From the The Park Trilogy series, volume 3

by C.J. Booth

Pub Date: Jan. 7th, 2019
ISBN: 978-0-9838329-3-5
Publisher: Time Tunnel Media

Sacramento detectives inch closer to a serial killer—or killers—in the conclusion to Booth’s (Crimson Park, 2016, etc.) mystery trilogy.

The On-going Investigation Division handles cold cases for Sacramento PD. The current case for detectives Jake Steiner and Stan Wyld and assistant Mallory Dimante is a missing person. Or it was until they find the mutilated remains of the missing movie producer, along with someone else’s. As the investigation progresses, OID links at least one individual to the producer and Olive Park, an earlier cold case. Said individual threatens one of the detectives, and Mallory, after watching footage of the incident, determines the assailant had demanded a bear. This must be a teddy bear belonging to 7-year-old Jessie Cooper, but she and her older brother, Michael, both also connected to Olive Park, ran away from Child Protective Services. There is, however, a deeper mystery.
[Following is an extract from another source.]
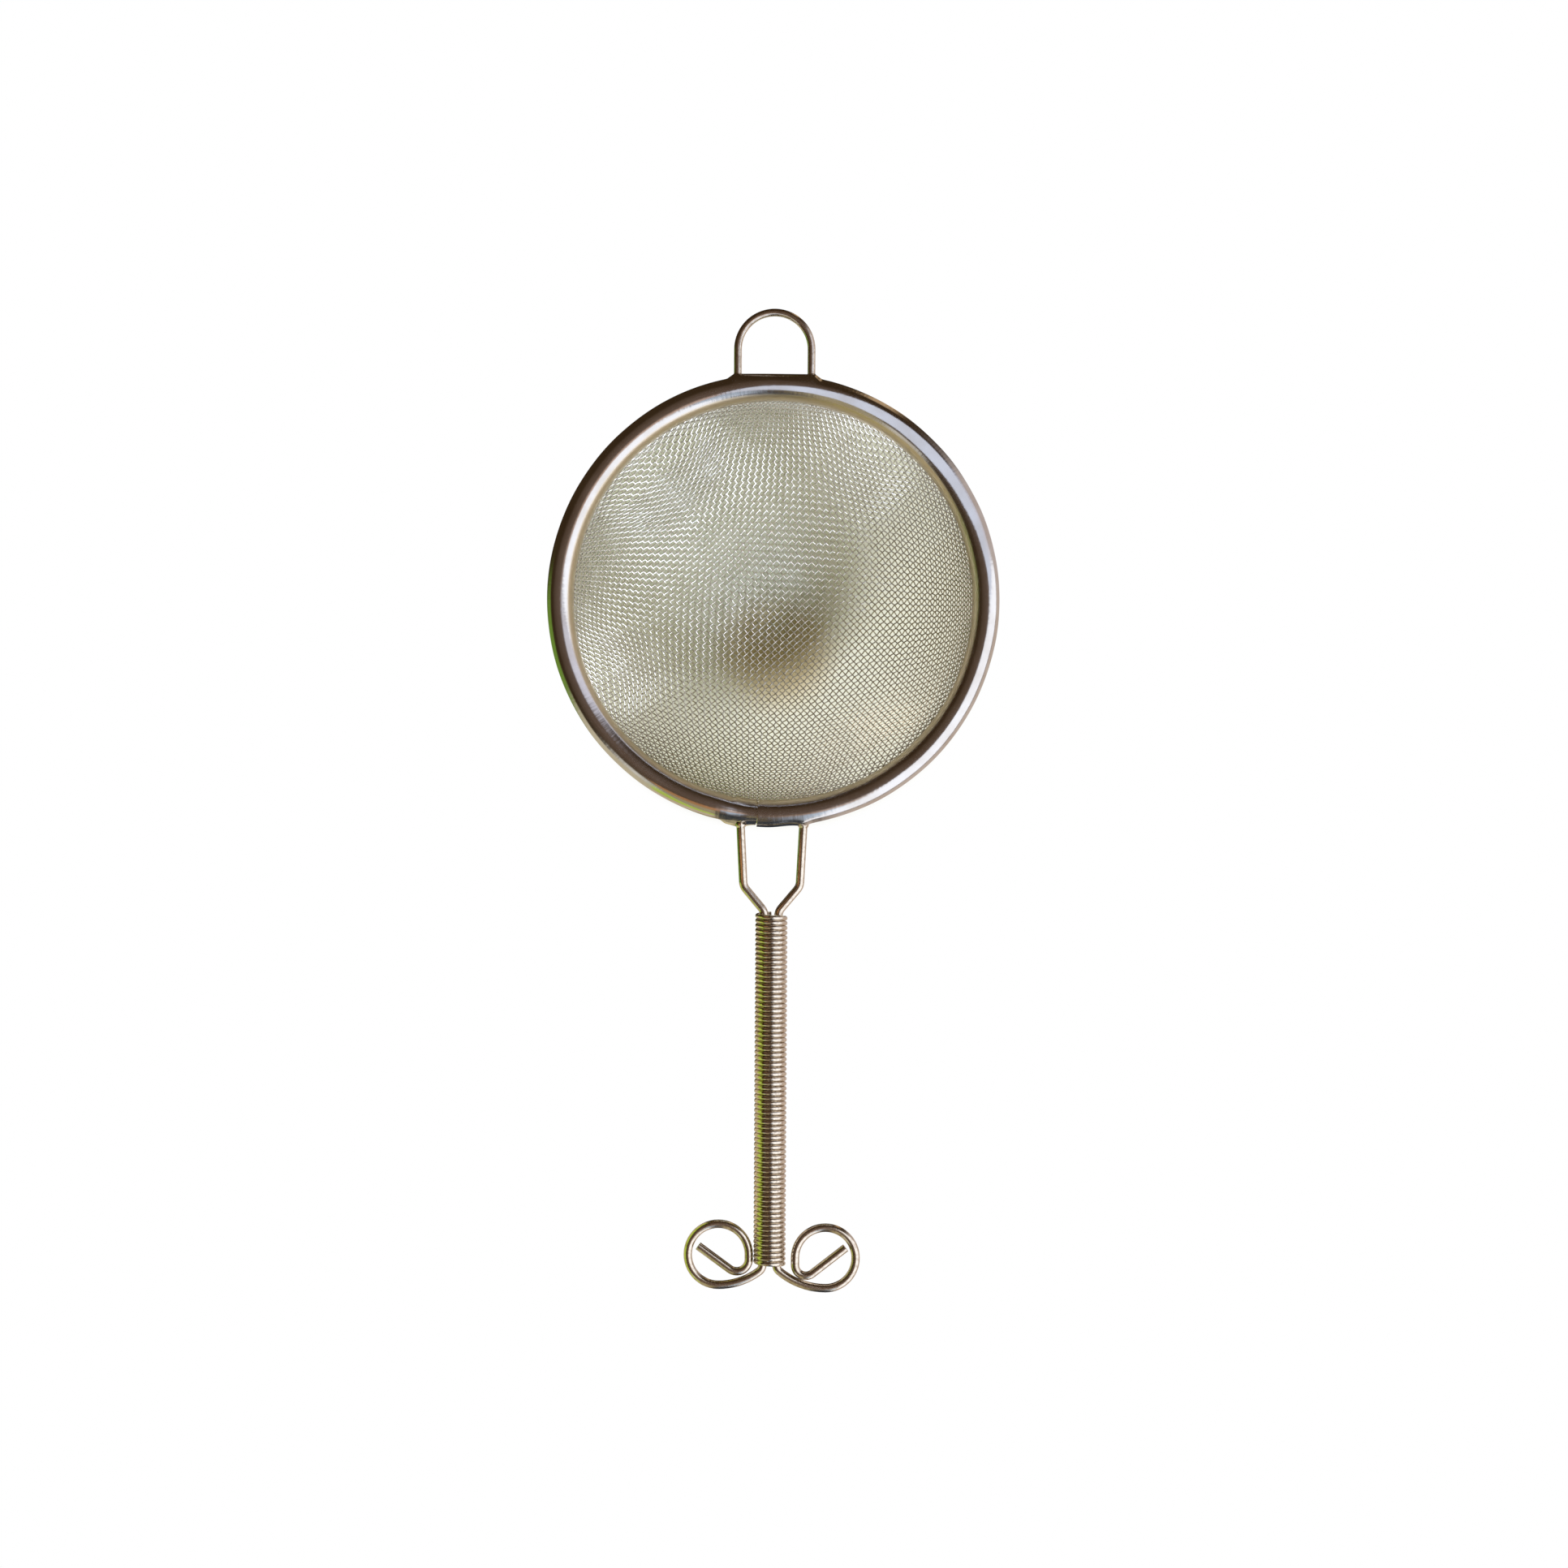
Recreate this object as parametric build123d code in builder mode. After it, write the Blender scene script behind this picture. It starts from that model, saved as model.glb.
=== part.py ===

The car in which cops found the bodies contains a fingerprint belonging to Anna Chase, an 11-year-old in New Jersey. As OID struggles to make sense out of the evidence, the trio learns of another related murder and adds people to their growing suspect list. Behind the murders lies a sinister scheme that will put at least one OID member in danger. Reading Booth’s trilogy from the beginning is a necessity. While the third installment incorporates the occasional recap, plot twists, characters’ surprise returns, and deaths are more shocking with knowledge of Books 1 and 2. The author tidily wraps up the convoluted story, most of it stemming from the preceding installments, by tying off loose ends and providing clear motivations. The murder mystery takes precedence, but nuanced relationships are a bonus, from Michael’s protecting Jessie to a possible romance between Jake and Mallory. Much of the book is unsettling. Corresponding atmospheric scenes include searching a small passageway with an odor that hits the back of Mallory’s throat, “like biting on aluminum foil, with a bouquet of rust.”

A solid, entertaining, and unnerving series ending.